FAME: FPGA Acceleration of Secure Matrix Multiplication with Homomorphic Encryption
Zhihan Xu, Rajgopal Kannan, Viktor K. Prasanna
TL;DR
FAME tackles the prohibitive runtime of secure matrix multiplication under Homomorphic Encryption by introducing a memory-optimized HLT datapath and an FPGA accelerator. The authors first develop a cost model to forecast on-chip memory needs, then design MO-HLT to fuse sub-operations and enable on-the-fly limb generation, dramatically reducing off-chip traffic. Building on this, FAME implements a configurable, FPGA-based architecture with modular ALU arrays, a permutation circuit, and a multi-banked scratchpad, achieving up to 221x average speedup over CPU baselines on the largest parameter sets. The work demonstrates practical, scalable fully encrypted MM workflows and points to future extensions like block MM and shape-specific optimisations.
Abstract
Homomorphic Encryption (HE) enables secure computation on encrypted data, addressing privacy concerns in cloud computing. However, the high computational cost of HE operations, particularly matrix multiplication (MM), remains a major barrier to its practical deployment. Accelerating homomorphic encrypted MM (HE MM) is therefore crucial for applications such as privacy-preserving machine learning. In this paper, we present a bandwidth-efficient FPGA implementation of HE MM. We first develop a cost model to evaluate the on-chip memory requirements for a given set of HE parameters and input matrix sizes.
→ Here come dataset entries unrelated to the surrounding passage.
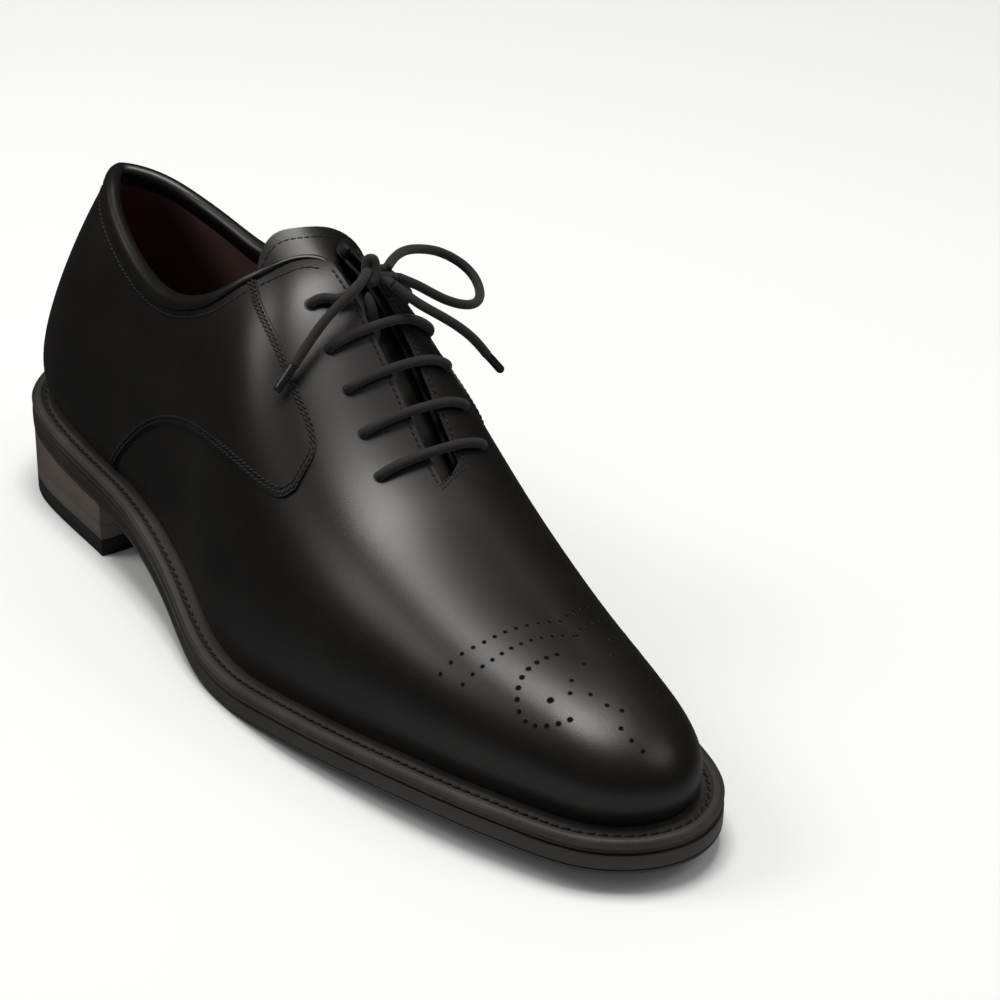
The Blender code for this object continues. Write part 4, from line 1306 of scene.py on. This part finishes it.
# ---- upper -----------------------------------------------------------------------------
@dataclass
class Upper:
    """Vamp, quarters, linings, binding, stitching and the punched toe pattern."""

    make: Maker
    look: Finishes
    pattern: Pattern
    leather: float = .8
    lap: float = .74
    lap_from: tuple[float, float] = (24.0, 60.0)
    facing_row: float = 1.5
    punch_above: float = .36
    eye_radius: float = 1.7
    rows: int = 56

    def ruled(self, low: Array, high: Array, rows: int) -> Array:
        """Pattern columns between matching low and high points, closer together at the top edge.

        Args:
            low: low end of each column.
            high: high end of each column.
            rows: points in a column.

        Returns:
            Grid of pattern points.
        """
        t = np.linspace(0, 1, rows)
        t = (t + np.sin(t * math.pi / 2)) / 2
        return low[:, None] * (1 - t)[None, :, None] + high[:, None] * t[None, :, None]

    def sheet(self, name: str, grid: Array, off: Array | float, thick: float, bevel: float = 0.0
              ) -> bpy.types.Object:
        """Leather piece over pattern columns.

        Args:
            name: object name.
            grid: (s, u) points by column and row.
            off: distance outward, one number or one per point.
            thick: leather thickness, mm.
            bevel: edge rounding, mm.

        Returns:
            The new object.
        """
        flat = grid.reshape(-1, 2)
        pts = self.make.last.layer(flat[:, 0], flat[:, 1], off)
        floor = self.make.last.seat(self.make.last.outline(flat[:, 0])[:, 0])
        pts[:, 2] = np.maximum(pts[:, 2], floor - .2)
        obj = self.make.grid(name, pts.reshape(*grid.shape[:2], 3))
        return self.make.thicken(obj, thick, bevel)

    def side_columns(self, side: Side) -> tuple[Array, Array]:
        """Low and high ends of the vamp's columns up to the throat on one side.

        Args:
            side: which side.

        Returns:
            The low ends and the high ends.
        """
        pat = self.pattern
        (s0, _), (s1, u1) = pat.wing
        line = pat.topline[side]
        top = pat.line([(s1, u1), *[p for p in line if p[0] > s1]], 34)
        gap = np.array([(s, pat.gap[side]) for s in np.linspace(line[-1][0], pat.throat, 60)[1:]])
        top = np.vstack([top, gap])
        low = np.c_[np.linspace(s0, pat.throat, len(top)), np.zeros(len(top))]
        return low, top

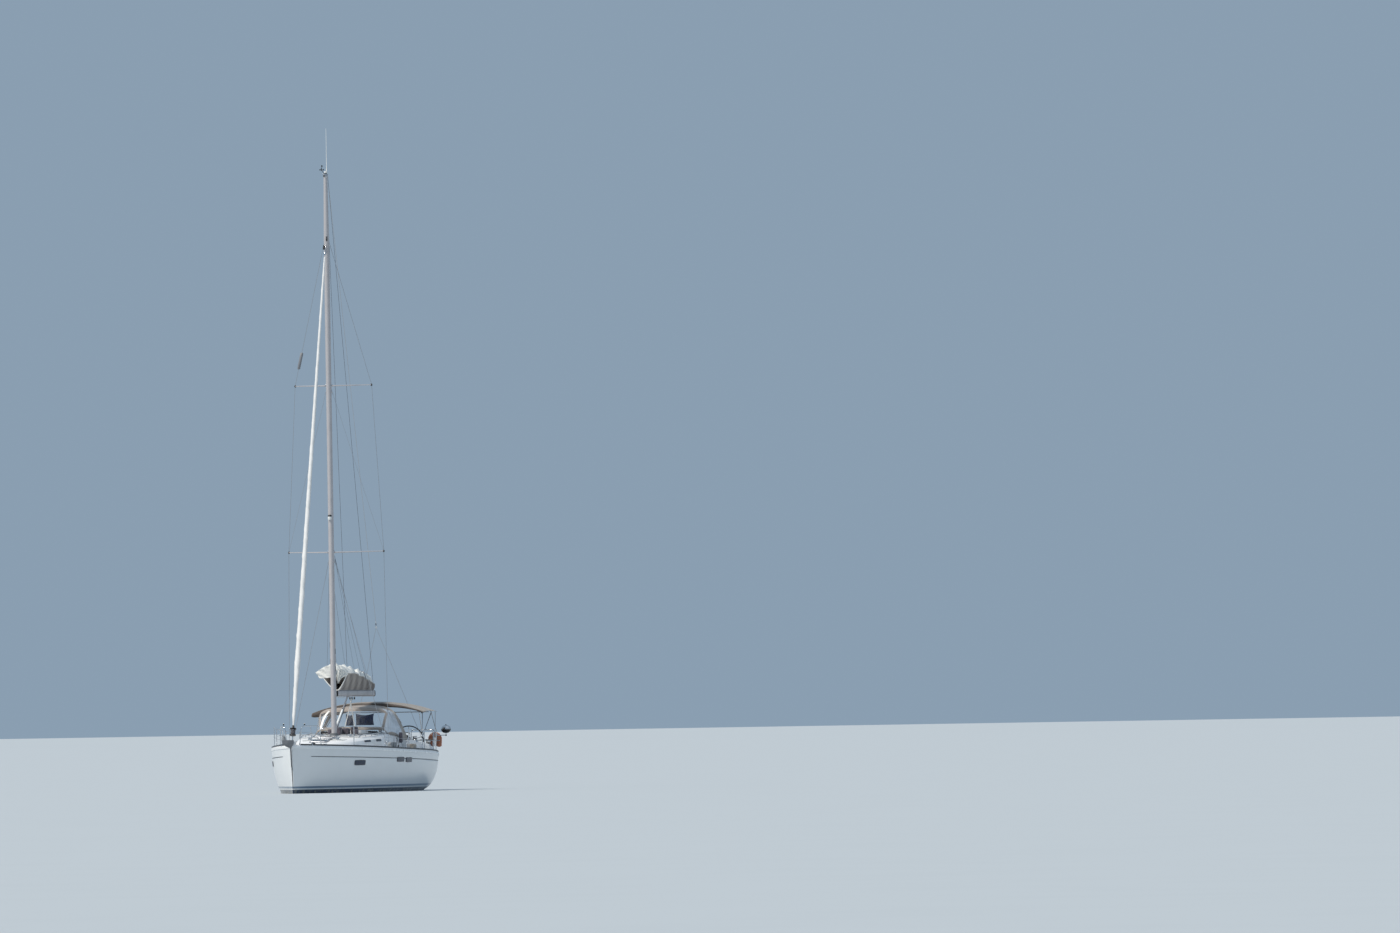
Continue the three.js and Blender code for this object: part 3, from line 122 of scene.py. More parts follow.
def fair(stations, values):
    """A smooth line through stations: cubic Hermite pieces, each slope taken from the two neighbours."""
    stations, values = np.asarray(stations, float), np.asarray(values, float)
    before = np.maximum(np.arange(len(stations)) - 1, 0)
    after = np.minimum(np.arange(len(stations)) + 1, len(stations) - 1)
    slopes = (values[after] - values[before]) / (stations[after] - stations[before])

    def line(x):
        i = np.clip(np.searchsorted(stations, x, side="left") - 1, 0, len(stations) - 2)
        span = stations[i + 1] - stations[i]
        t = np.clip((x - stations[i]) / span, 0, 1)
        rise = values[i + 1] - values[i]
        bend = t * (1 - t) * ((1 - t) * (slopes[i] * span - rise) - t * (slopes[i + 1] * span - rise))
        return values[i] + t * rise + bend

    return line


stem_rake, sheer_half, sheer_up, waterline_half, keel_up = (fair(HULL_LINES[:, 0], HULL_LINES[:, column])
                                                            for column in range(1, 6))
roof_foot, roof_half, roof_up = (fair(ROOF_LINES[:, 0], ROOF_LINES[:, column]) for column in range(1, 4))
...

Our analysis shows that optimizing on-chip memory usage is critical for scalable and efficient HE MM. To this end, we design a novel datapath for Homomorphic Linear Transformation (HLT), the primary bottleneck in HE MM. The proposed datapath significantly reduces off-chip memory traffic and on-chip memory demand by enabling fine-grained data reuse. Leveraging this datapath, we introduce FAME, the first FPGA-based accelerator specifically tailored for HE MM. FAME supports arbitrary matrix shapes and is configurable across a wide range of HE parameter sets. We implement FAME on an Alveo U280 FPGA and evaluate its performance across diverse matrix sizes and shapes. Experimental results show that FAME achieves an average speedup of 221x over state-of-the-art CPU-based implementations, demonstrating its scalability and practicality for large-scale consecutive HE MM and real-world workloads.